Legislature of Vanuatu

The Parliament of Vanuatu (Palamen blong Vanuatu; Parlement du Vanuatu) is the unicameral legislative body of the Republic of Vanuatu.

It was established by chapter 4 of the 1980 Constitution, upon Vanuatu's independence from France and the United Kingdom.

The functioning of Parliament is derived from the British Westminster system, and includes the principle of parliamentary supremacy, within the limits of the Constitution. The President, as a figurehead, may not veto parliamentary legislation, unless he considers it may be contrary to the Constitution, in which case he may refer it to the Supreme Court, and veto it only if the Supreme Court declares it to be contrary to the Constitution. Parliament is composed of fifty-two members, directly elected by citizens from multi-member constituencies for a four-year term.
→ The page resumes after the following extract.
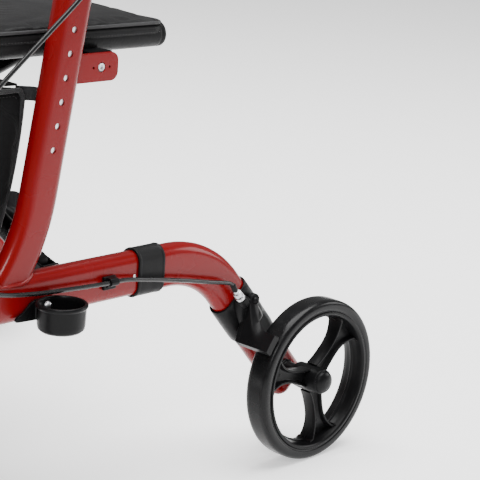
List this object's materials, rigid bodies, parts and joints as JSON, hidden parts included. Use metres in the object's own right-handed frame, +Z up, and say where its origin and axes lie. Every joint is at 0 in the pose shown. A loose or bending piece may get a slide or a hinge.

Parliament elects the Prime Minister from among its members. Members of Parliament are also, along with the presidents of Regional Councils, members of the electoral college which elects the President, for a five-year term.

The current Speaker of the Parliament is the Hon. Stephen Dorrick Felix who has held the position since February 2025.

==Members==
This is a list of members of the 14th Parliament of Vanuatu returned in the 2025 elections. As a result of the 2024 Vanuatuan constitutional referendum, those members elected as independents or as the only representative of their party were required to affiliate with a larger group. These affiliations were announced on May 16th 2025.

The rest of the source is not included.